DKMS: uninstall completed.
dkms: removing: nvidia-384 384.111 (4.4.0-116-generic) (x86_64)

-------- Uninstall Beginning --------
Module: nvidia-384
Version: 384.111
Kernel: 4.4.0-116-generic (x86_64)
-------------------------------------

Status: Before uninstall, this module version was ACTIVE on this kernel.

nvidia_384.ko:
- Uninstallation
- Deleting from: /lib/modules/4.4.0-116-generic/updates/dkms/
- Original module
- No original module was found for this module on this kernel.
- Use the dkms install command to reinstall any previous module version.


nvidia_384_modeset.ko:
- Uninstallation
- Deleting from: /lib/modules/4.4.0-116-generic/updates/dkms/
- Original module
- No original module was found for this module on this kernel.
- Use the dkms install command to reinstall any previous module version.

nvidia_384_modeset.ko:
- Uninstallation
- Deleting from: /lib/modules/4.4.0-116-generic/updates/dkms/
- Original module
- No original module was found for this module on this kernel.
- Use the dkms install command to reinstall any previous module version.


nvidia_384_drm.ko:
- Uninstallation
- Deleting from: /lib/modules/4.4.0-116-generic/updates/dkms/
- Original module
- No original module was found for this module on this kernel.
- Use the dkms install command to reinstall any previous module version.


nvidia_384_uvm.ko:
- Uninstallation
- Deleting from: /lib/modules/4.4.0-116-generic/updates/dkms/
- Original module
- No original module was found for this module on this kernel.
- Use the dkms install command to reinstall any previous module version.

depmod....

DKMS: uninstall completed.

So it looks to me like all it did is uninstall it not install it, is there any command I can run to see if it is there before I reboot and try it?

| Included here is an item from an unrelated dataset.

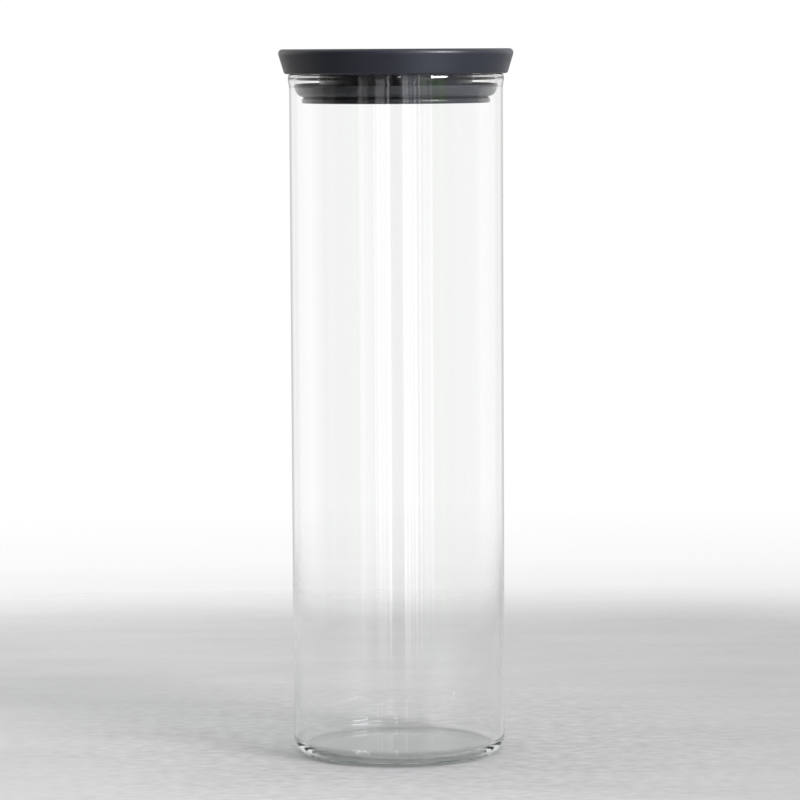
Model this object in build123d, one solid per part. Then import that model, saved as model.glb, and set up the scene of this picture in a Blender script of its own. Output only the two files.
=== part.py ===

This is a headless machine so it is a real pain to reboot into the other kernel if it does not work.

Mythological
February 25th, 2018, 09:20 AM
Well whatever I did, it worked, now running with -116 and the nVidia driver. Basically I followed the advice in #7, but after uninstalling I had to quit and restart Synaptic before it would let me reinstall.